Sunday, March 4, 2012

The In-Between Season

Part 1

           Although winter has mostly forgotten about us, it has left some of the white stuff on the ground.  There was enough of it for the kids to get in at least a few weekends of sleigh riding.  The temperatures never really bottomed out and so the winter could be called mild.  The days of numbing cold and shiver-inducing winds could be counted on one hand, a rarity.  The snowmobile remained in hibernation to sleep until next year, hopefully.  It was still a winter, but a tame one.

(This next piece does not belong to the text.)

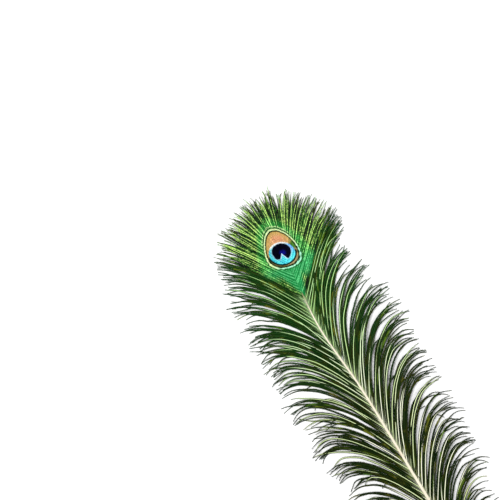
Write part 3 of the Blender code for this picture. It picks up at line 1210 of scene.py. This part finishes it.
def shaft_material():
    """Ivory horn with a lengthwise grain and tan patches, clearer at the quill."""
    made, work = new_material("shaft")
    x, y, z = object_place(work)
    grain = noise(x * 3000.0, y * 26.0, z * 3000.0, detail=4.0)
    blotches = noise(x * 200.0, y * 34.0, detail=3.0)
    ivory, tan = mix(grain, IVORY, IVORY_GRAIN), mix(grain, TAN, TAN_GRAIN)
    colour = blend(ivory, tan, blotches, 0.55, 0.70, most=0.6)
    quill = mix(grain, QUILL, QUILL_GRAIN)
    above_end = y - QUILL_Y
    colour = blend(colour, quill, above_end, *QUILL_CLEARS)
    colour = blend(colour, QUILL_TIP, above_end, *QUILL_DARKENS)
    return surface(
        made,
        Base_Color=blend(colour, SHAFT_BY_EYE, EYE_Y - y, *SHAFT_GREENS),
        Roughness=0.28 + 0.22 * grain,
        Specular_IOR_Level=0.5,
        Coat_Weight=0.25,
        Normal=bumps(grain, 0.25, 0.15 * MM),
    )


def floor_material():
    """A plain pale studio sweep."""
    made, work = new_material("pale floor")
    grain = noise(*(part * 40.0 for part in object_place(work)))
    return surface(made, Base_Color=mix(grain, (0.90,) * 3, (0.93,) * 3), Roughness=0.9)


# -------- pieces


def own(piece):
    """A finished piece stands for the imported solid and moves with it."""
    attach(piece, "root")
    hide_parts("feather")


LOWEST_STEM = float(CAD_LOW.z) + 0.5 * MM
BARB_SIZES = (
    # what, on the loose barbs, on the fan's barbs and on the down
    ("Stations", 26, 26, 12),
    ("Waves", 3.6, 5.0, 5.0),
    ("Wave height", 4.4 * MM, 2.0 * MM, 5.0 * MM),
    ("Lowest", LOWEST_STEM, LOWEST_STEM, LOWEST_STEM + 0.25 * MM),
    ("Stem width", 0.66 * MM, 0.56 * MM, 0.24 * MM),
    ("Stem tip width", 0.36 * MM, 0.26 * MM, 0.10 * MM),
    ("Fringe", 0.60 * MM, 0.42 * MM, 0.0),
    ("Barbule spacing", 0.56 * MM, 0.52 * MM, 0.50 * MM),
    ("Barbule length", 2.60 * MM, 1.60 * MM, 3.2 * MM),
    ("Barbule width", 0.52 * MM, 0.56 * MM, 0.16 * MM),
    ("Barbule angle", math.radians(33.0), math.radians(30.0), math.radians(46.0)),
    ("Fringe opens over", 0.04, 0.06, 0.04),
    ("Fringe fades from", 0.6, 0.75, 0.6),
    ("Fringe fades by", 0.55, 0.6, 0.55),
    ("Points from", 0.88, 0.92, 0.88),
    ("Ridge", 0.35, 0.22, 0.8),
    ("Map rows", 3, 2, 2),
)
LABELS, *COLUMNS = zip(*BARB_SIZES)
LOOSE_SIZES, FAN_SIZES, DOWN_SIZES = (dict(zip(LABELS, column)) for column in COLUMNS)
LOOSE_SIZES["Bare share"], DOWN_SIZES["Bare share"] = 0.045, 0.05
FAN_SIZES.update({"Ribbon ends over": 0.07, "Overlap": 0.62})
SHAFT_SIZES = {"Sides": 20, "Flatness": SHAFT_FLATNESS, "Groove": 0.35}

SEED, DOWN_SEED_STEP = 100, 50
LOOSE_STRETCHES = (
    # name, first y, last y, step from the side's seed
    ("lower", LOOSE_FROM_Y, LOOSE_SPLIT_Y, 10),
    ("upper", LOOSE_SPLIT_Y, LOOSE_TO_Y, 20),
)


def build_feather():
    loose_tree, fan_tree = loose_barb_tree(), fan_barb_tree()
    loose_looks, fan_looks, down_looks = loose_barb_material(), eye_vane_material(), down_material()
    own(grow("shaft", shaft_line(), shaft_tree(), SHAFT_SIZES, shaft_material()))
    for side, word in ((1, "right"), (-1, "left")):
        seed = SEED + side
        roots = seedbed(fan_barbs(side, seed))
        own(grow(f"eye_fan_{word}", roots, fan_tree, FAN_SIZES, fan_looks))
        for part, from_y, to_y, step in LOOSE_STRETCHES:
            name = f"loose_barbs_{word}_{part}"
            roots = seedbed(loose_barbs(side, from_y, to_y, seed + step))
            own(grow(name, roots, loose_tree, LOOSE_SIZES, loose_looks))
        roots = seedbed(down_barbs(side, seed + DOWN_SEED_STEP))
        own(grow(f"down_{word}", roots, loose_tree, DOWN_SIZES, down_looks))


# -------- stage


CAMERA_LENS = 85.0
CAMERA_SENSOR = 36.0
CAMERA_NEAREST = 0.05
CAMERA_OFFSET = (-0.0282, 0.0163)
CAMERA_TURN = math.radians(-30.0)
FIELD_WIDTH = 0.525

FLOOR_HALF = 2.5
FLOOR_GAP = 0.0002
LIGHTS = (
    # name, place, what it aims at, size, watts
    ("window", (-0.30, 0.55, 1.35), (0.0, 0.05, 0.0), 0.45, 17.0),
    ("fill", (0.5, -0.5, 1.4), (0.0, -0.1, 0.0), 1.0, 8.0),
)
SKY_STRENGTH = 0.50


def place_camera():
    """Straight above the feather, which runs from upper left to lower right in the frame."""
    lens = bpy.data.cameras.new("camera")
    lens.lens = CAMERA_LENS
    lens.sensor_width = CAMERA_SENSOR
    lens.clip_start = CAMERA_NEAREST
    camera = new_object("camera", lens)
    height = FIELD_WIDTH * CAMERA_LENS / CAMERA_SENSOR
    camera.location = (EYE_X + CAMERA_OFFSET[0], EYE_Y + CAMERA_OFFSET[1], height)
    camera.rotation_euler = (0.0, 0.0, CAMERA_TURN)
    bpy.context.scene.camera = camera


def add_light(name, place, target, size, watts):
    light = bpy.data.lights.new(name, "AREA")
    light.size = size
    light.energy = watts
    lamp = new_object(name, light)
    lamp.location = place
    run = np.array(target) - np.array(place)
    tilt = math.acos(-run[2] / np.linalg.norm(run))
    lamp.rotation_euler = (tilt, 0.0, math.atan2(run[0], -run[1]) + math.pi)


def add_floor():
    """A flat square just below the feather's lowest point."""
    low_z = CAD_LOW.z - FLOOR_GAP
    quarters = ((-1, -1), (1, -1), (1, 1), (-1, 1))
    corners = [(x * FLOOR_HALF, y * FLOOR_HALF, low_z) for x, y in quarters]
    mesh = bpy.data.meshes.new("floor")
    mesh.from_pydata(corners, [], [(0, 1, 2, 3)])
    mesh.materials.append(floor_material())
    floor = new_object("floor", mesh)


def build_stage():
    add_floor()
    for light in LIGHTS:
        add_light(*light)
    world = bpy.data.worlds.new("studio")
    bpy.context.scene.world = world
    world.use_nodes = True
    sky = {"Color": (1.0,) * 3, "Strength": SKY_STRENGTH}
    NodeWork(world.node_tree).fill(world.node_tree.nodes["Background"], sky)
    bpy.context.scene.view_settings.view_transform = "Standard"


place_camera()
build_feather()
build_stage()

            And so, as March hardly roars, the in-between season comes early.  It is a season of cold nights and warming days.  It is not uncommon to still find 20's at night and 50's as the sun tries to melt the gray skies away.  The little snow there is melts into the ground and when precipitation is in the forecast, rain begins to dominate.  The ground becomes overwhelmed with moisture.  Water seeps from the earth everywhere.  The areas of snowy crust hide the mire beneath.  Mud Season has come to our mountain.

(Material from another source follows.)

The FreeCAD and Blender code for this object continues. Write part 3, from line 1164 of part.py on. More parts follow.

            Grandmothers and mothers dread it's coming.  Grandfathers just grin.  Fathers can not wait to be a kid again.  And the kids are more excited now than a school snow day.  The ATVs spin and slide and throw brown confetti.  Clothes are spotted and soaked through with chocolate milk.  Exposed skin is treated to extremely expensive spa packages, applied with rubber and acceleration.  Hair is clumped and matted.  And the tub does not look forward to the ring that is surely coming. The snow sleds gain a few more days of sunshine before be put away, but beneath them snowy white gives way to reddish-brown goodness.  It is Mud Season.
            I love Mud Season.  I carry an axe and shovel on the roof of the family SUV to deal with the rutted roads and fallen trees.  I carve through the trails on the quads, splashing through the puddles, smiling all the way.  Getting stuck, be it truck, ATV, sled, or by foot if one is lucky enough to find a mud puddle deep enough, is not only a rite of passage but a goal to constantly strive for.  There is something liberating, something refreshing, about the flinging of mud patties.  It is almost as if youth can be recaptured within the short period before Spring and the warmer planting season takes hold.  To be a kid again, and not held in check by the constraints of wiser adulthood.  To not care about the washing machine or the stained clothes or the potatoes growing beneath dirty fingernails.  To play in the dirt.
             Maybe more people should try playing in the mud more often, the world would be a happier place.  And definitely a lot less up tight, if only for the brief in-between season.